The charges against the father arose from an argument between the father and the mother outside their home. A deputy with the sheriff’s department testified he arrived at the scene within five to seven minutes after he was dispatched.

He first spoke to wife. She appeared upset, agitated, and nervous upon the deputy’s arrival. Father objected to allowing the deputy to testify as to what wife told the deputy. The trial court overruled the objection. It said that there was an adequate foundation for allowing the wife’s statements to the deputy. Her statements were admitted under the excited utterance exception to hearsay.

The defendant also testified. He denied putting the child in the street. He testified that he had an argument with wife. But, he said that he could not recall what it was about. He said that he did not run away with the child. According to father, he was taking the child for a walk in his stroller.

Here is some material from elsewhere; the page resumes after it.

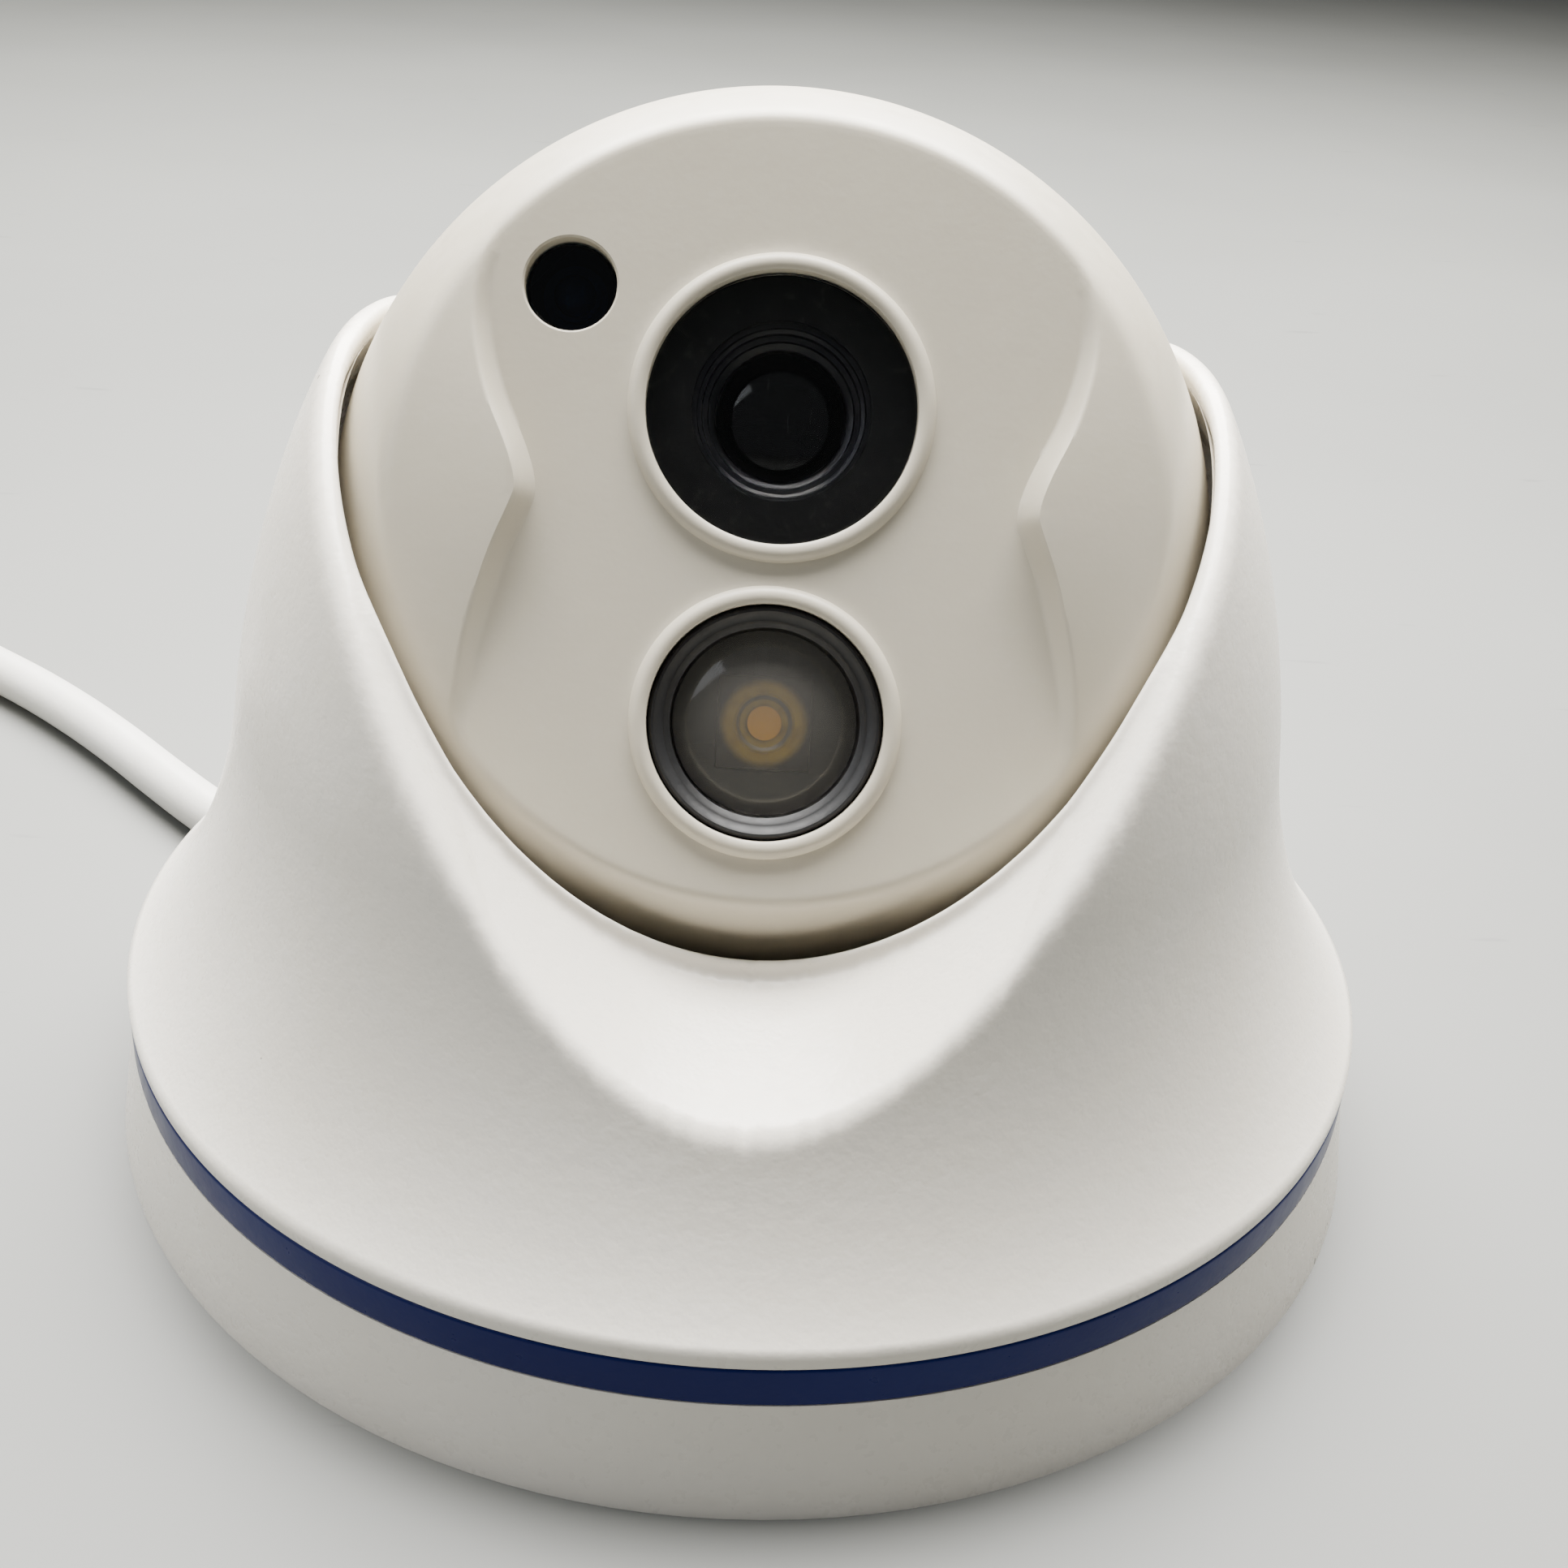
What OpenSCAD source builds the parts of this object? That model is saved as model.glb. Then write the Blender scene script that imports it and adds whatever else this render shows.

There are rules for the excited utterance exception to the hearsay rule to apply. There must be an occurrence sufficiently startling to produce a spontaneous and unreflecting statement. There must be an absence of time for the declarant to fabricate the statement. The statement must relate to the circumstances of the occurrence. Courts look at the totality of the circumstances to determine whether a statement is admissible under the excited utterance exception.

Our supreme court has explained that the excited utterance exception to the hearsay rule was based on human experience. That is, where people are under physical or mental shock, they experience a stress of nervous excitement. This produces a statement that expresses the real belief of the speaker as to the facts just observed.